My summary of Hane-san's answer is the old proverb: "Poverty is the mother of all invention". Once the Japanese technology companies of the 1980s became global successes, they lost the burning desire to innovate. And then, it seems to me, few decades of content global business plus a new generation of leaders made them forget the way they were innovative in the first place. Now as Japanese ageing is a societal challenge and digitalisation is shaking old structures the big companies find themselves looking for ways to innovate, and outsourcing innovation to startups is seen as a viable and smart option.

Now I'm back in Finland. The weather is colder than in Tokyo, and it feels strange to walk in a city where there is more forest than houses (and mind you, this is the second biggest city in Finland). What should I make of all this? Now that I have kind of an answer why Japanese companies want Europeans to teach back them their own philosophy.

Ideas and philosophies take a while to disseminate: for people to learn, adopt, adapt, and make them their own. It took Japanese innovation philosophy thirty years to go around the globe. The Americans stole Lean thinking from the Japanese in the 80's (the HBR issue is proof of that). Then gradually we in Europe have stolen the Silicon Valley way of thinking into our companies. And now, the Japanese are making notes of how we in Finland have made American ideas like The Lean Startup and Service Design our own. Needless to say, they will adapt our ideas to suit their situation.
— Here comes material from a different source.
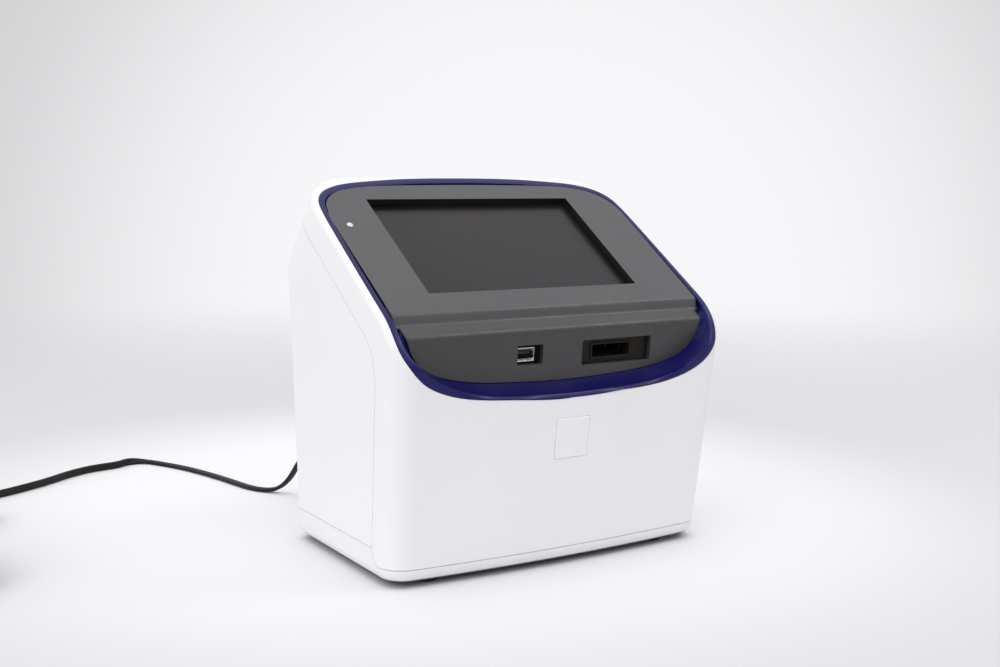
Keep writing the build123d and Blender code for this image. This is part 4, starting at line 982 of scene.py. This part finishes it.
# soft room: bright overhead and at the left, darker where the camera stands
light = wmath("ADD", 0.62, wramp(wdot((0.1, 0.1, 1.0)), 0.0, 0.9, 0.0, 0.28))
light = wmath("ADD", light, wramp(wdot((-1.0, -0.25, 0.25)), 0.2, 0.95, 0.0, 0.36))
light = wmath("ADD", light, wramp(wdot((0.35, 1.0, 0.15)), 0.1, 0.95, 0.0, 0.16))
light = wmath("SUBTRACT", light, wramp(wdot((0.25, -1.0, 0.05)), 0.55, 0.98, 0.0, 0.10))
lit = wadd("ShaderNodeBackground")
lit.inputs["Color"].default_value = (0.985, 0.985, 1.0, 1.0)
wt.links.new(light, lit.inputs["Strength"])
# painted pool of light: the backdrop the camera sees is brighter round the middle of the view
seen_value = wmath("ADD", 0.665, wramp(wdot(fwd + up * 0.02 + right * 0.03), 0.905, 0.992, 0.0, 0.28))
seen = wadd("ShaderNodeBackground")
seen.inputs["Color"].default_value = (0.985, 0.98, 1.0, 1.0)
wt.links.new(seen_value, seen.inputs["Strength"])
path = wadd("ShaderNodeLightPath")
pick = wadd("ShaderNodeMixShader")
wout = wadd("ShaderNodeOutputWorld")
wt.links.new(path.outputs["Is Camera Ray"], pick.inputs[0])
wt.links.new(lit.outputs[0], pick.inputs[1])
wt.links.new(seen.outputs[0], pick.inputs[2])
wt.links.new(pick.outputs[0], wout.inputs[0])


def softbox(name, at, aim, size, power, colour=(1, 1, 1)):
    l = bpy.data.lights.new(name, "AREA")
    l.shape = "RECTANGLE"
    l.size, l.size_y = size
    l.energy = power
    l.color = colour
    o = bpy.data.objects.new(name, l)
    bpy.context.collection.objects.link(o)
    o.location = at
    o.rotation_euler = (Vector(aim) - Vector(at)).to_track_quat("-Z", "Y").to_euler()
    return o


softbox("key_overhead", (-0.25, 0.15, 1.9), (0, 0, 0.1), (1.8, 1.8), 6.0)
softbox("key_left", (-1.6, -0.75, 0.9), (0, 0, 0.1), (1.2, 1.2), 4.7)
softbox("fill_right", (0.85, -0.62, 1.25), (0, -0.05, 0.13), (0.55, 0.35), 3.2)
In the technology world it is nice to notice that some things are cyclical, and looking into the past might be more fruitful than gazing into the future. I firmly believe that technology building is perhaps the most human endeavour in the world (e.g., there would be no tech without humans). The fact that innovation thinking goes in cycles and is hugely influenced by such human aspects as confidence and forgetfulness reminds us that the human, social and societal context of building technology is as important as the technical, business, and design.